• [DATA LINES]
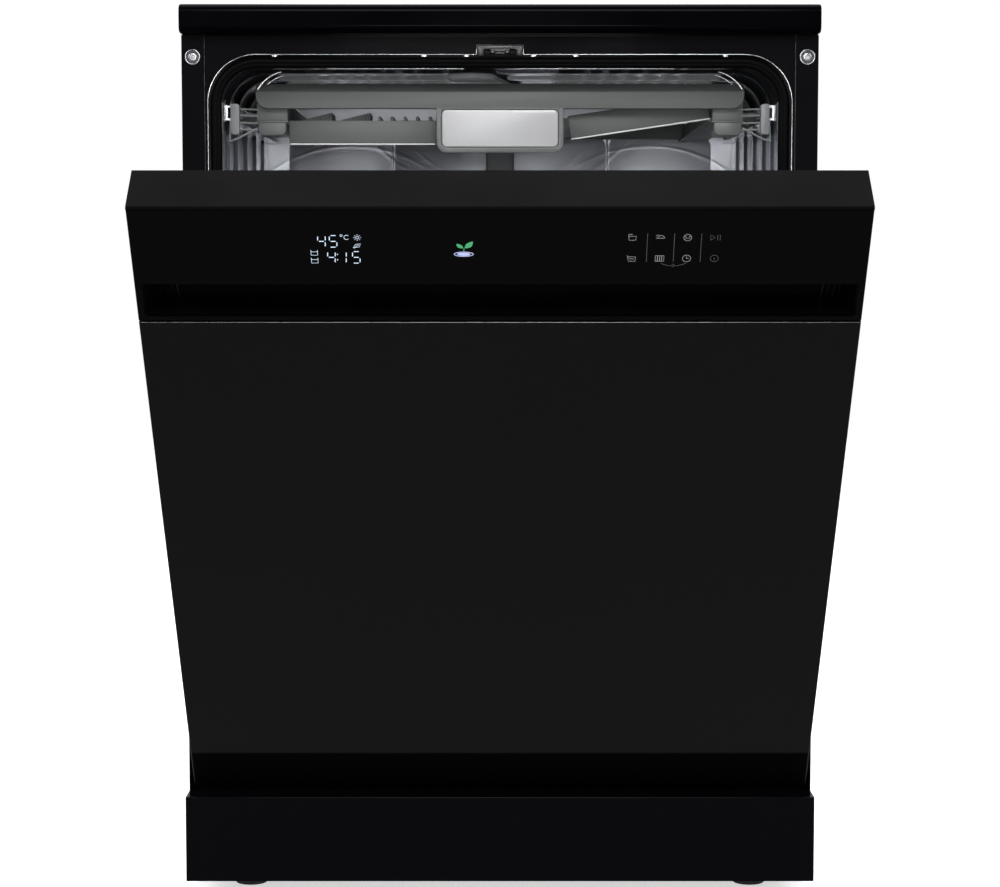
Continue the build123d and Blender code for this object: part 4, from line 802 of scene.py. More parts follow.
def trayBody():
    # front rail with its grip, end blocks, side troughs, slides and the bars that carry the inserts
    tray = {"half": 234.5, "front": 52, "back": 488, "low": 753, "high": 777, "grip": 61, "gripLow": 711,
            "border": 5, "side": 30, "endBack": 102, "troughLow": 745, "sideTop": 759}
    rail = boxMm("rail", -tray["half"], tray["half"], tray["front"], 64, tray["low"], tray["high"])
    bevelEdges(rail, lambda a, b: alongY(a, b) and a.z < 0.76, 12 * mm, 6)
    bevelEdges(rail, lambda a, b: alongX(a, b) and a.y < 0.053 and a.z > 0.776, 8 * mm, 1)
    soften(rail, 0.8 * mm)
    grip = boxMm("grip", -tray["grip"], tray["grip"], tray["front"], 58, tray["gripLow"], tray["low"] + 1)
    bevelEdges(grip, lambda a, b: alongY(a, b) and a.z < 0.72, 10 * mm, 6)
    inner = tray["grip"] - tray["border"]
    seat = boxMm("seat", -inner, inner, 51, 54, tray["gripLow"] + tray["border"], 752)
    bevelEdges(seat, alongY, 4.8 * mm, 4)
    cut(grip, seat)
    pieces = [rail, soften(grip, 0.5 * mm, 2, 40)]
    pieces.append(boxMm("back_rail", -tray["half"], tray["half"], 482, tray["back"], 746, 763))
    for lip in (1, 2):
        pieces.append(soften(boxMm("rib", -200, 200, 64, 66, 755 + lip * 8, 756.5 + lip * 8), 0.3 * mm))
    x0, x1 = tray["half"] - tray["side"], tray["half"]
    upper = soften(boxMm("end_upper", x0, x1, 62, tray["endBack"], 741.6, tray["sideTop"]), 1.2 * mm)
    lower = boxMm("end_lower", x0 + 2, x1 - 1.5, 62.5, tray["endBack"], 728, 740.4)
    bevelEdges(lower, lambda a, b: alongY(a, b) and a.z < 0.73, 5 * mm, 3)
    flange = soften(boxMm("end_flange", x0 - 0.5, x1 + 0.5, 61.4, 66, 740.2, 741.8), 0.4 * mm)
    trough = boxMm("trough", x0, x1, tray["endBack"], tray["back"], tray["troughLow"], tray["sideTop"])
    editFaces(trough, lambda f: f.normal.z > 0.9, (bpy.ops.mesh.inset, {"thickness": 2 * mm}),
              (bpy.ops.transform.translate, {"value": (0, 0, -12 * mm)}))
    slide = boxMm("slide", 250, 260.8, 92, 468, 744.6, 753.4)
    neck = boxMm("neck", 232.5, 251.4, 92, 468, 747, 751)
    sides = [upper, soften(lower, 0.8 * mm), flange, soften(trough, 0.4 * mm), soften(slide, 0.5 * mm), neck]
    for part in sides:
        pieces += mirrorPair(part)
    return smooth(join("cutlery_tray_frame", pieces + trayBars(-1, 0) + trayBars(1, insertTilt["rise"])), 35)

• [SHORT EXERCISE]
Repeat the material above exactly.

• [WRITTEN RESPONSE]
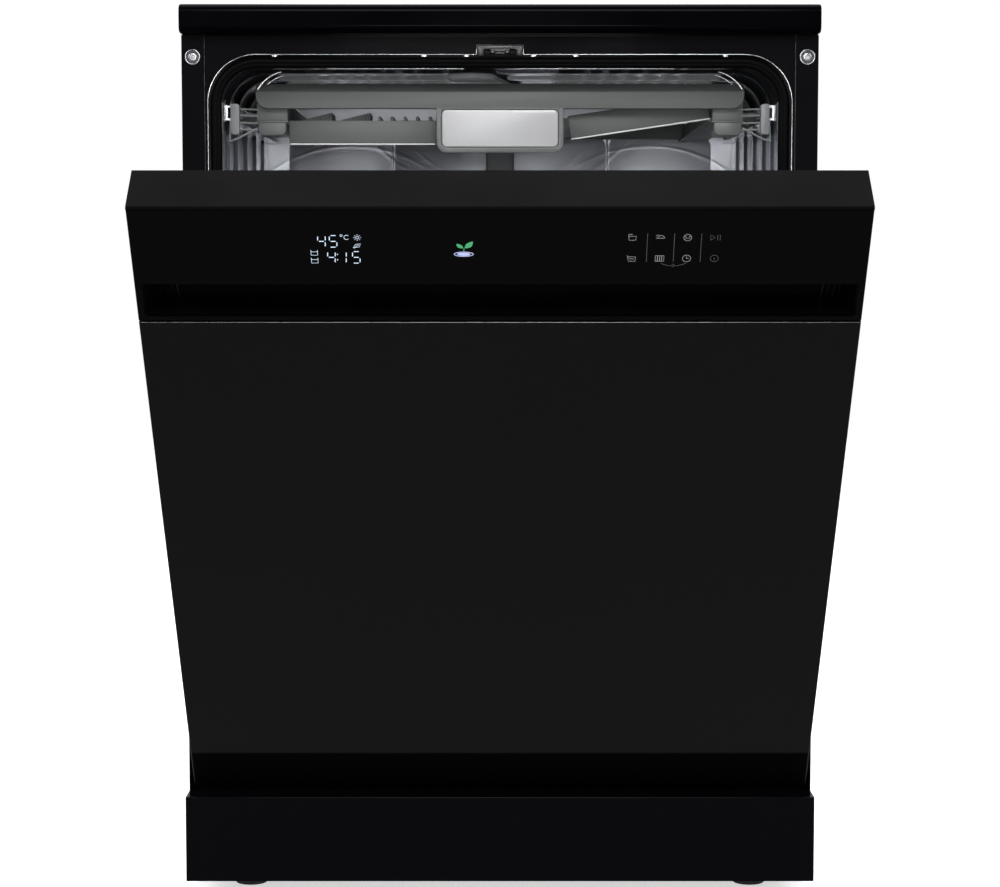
Continue the build123d and Blender code for this object: part 4, from line 802 of scene.py. More parts follow.
def trayBody():
    # front rail with its grip, end blocks, side troughs, slides and the bars that carry the inserts
    tray = {"half": 234.5, "front": 52, "back": 488, "low": 753, "high": 777, "grip": 61, "gripLow": 711,
            "border": 5, "side": 30, "endBack": 102, "troughLow": 745, "sideTop": 759}
    rail = boxMm("rail", -tray["half"], tray["half"], tray["front"], 64, tray["low"], tray["high"])
    bevelEdges(rail, lambda a, b: alongY(a, b) and a.z < 0.76, 12 * mm, 6)
    bevelEdges(rail, lambda a, b: alongX(a, b) and a.y < 0.053 and a.z > 0.776, 8 * mm, 1)
    soften(rail, 0.8 * mm)
    grip = boxMm("grip", -tray["grip"], tray["grip"], tray["front"], 58, tray["gripLow"], tray["low"] + 1)
    bevelEdges(grip, lambda a, b: alongY(a, b) and a.z < 0.72, 10 * mm, 6)
    inner = tray["grip"] - tray["border"]
    seat = boxMm("seat", -inner, inner, 51, 54, tray["gripLow"] + tray["border"], 752)
    bevelEdges(seat, alongY, 4.8 * mm, 4)
    cut(grip, seat)
    pieces = [rail, soften(grip, 0.5 * mm, 2, 40)]
    pieces.append(boxMm("back_rail", -tray["half"], tray["half"], 482, tray["back"], 746, 763))
    for lip in (1, 2):
        pieces.append(soften(boxMm("rib", -200, 200, 64, 66, 755 + lip * 8, 756.5 + lip * 8), 0.3 * mm))
    x0, x1 = tray["half"] - tray["side"], tray["half"]
    upper = soften(boxMm("end_upper", x0, x1, 62, tray["endBack"], 741.6, tray["sideTop"]), 1.2 * mm)
    lower = boxMm("end_lower", x0 + 2, x1 - 1.5, 62.5, tray["endBack"], 728, 740.4)
    bevelEdges(lower, lambda a, b: alongY(a, b) and a.z < 0.73, 5 * mm, 3)
    flange = soften(boxMm("end_flange", x0 - 0.5, x1 + 0.5, 61.4, 66, 740.2, 741.8), 0.4 * mm)
    trough = boxMm("trough", x0, x1, tray["endBack"], tray["back"], tray["troughLow"], tray["sideTop"])
    editFaces(trough, lambda f: f.normal.z > 0.9, (bpy.ops.mesh.inset, {"thickness": 2 * mm}),
              (bpy.ops.transform.translate, {"value": (0, 0, -12 * mm)}))
    slide = boxMm("slide", 250, 260.8, 92, 468, 744.6, 753.4)
    neck = boxMm("neck", 232.5, 251.4, 92, 468, 747, 751)
    sides = [upper, soften(lower, 0.8 * mm), flange, soften(trough, 0.4 * mm), soften(slide, 0.5 * mm), neck]
    for part in sides:
        pieces += mirrorPair(part)
    return smooth(join("cutlery_tray_frame", pieces + trayBars(-1, 0) + trayBars(1, insertTilt["rise"])), 35)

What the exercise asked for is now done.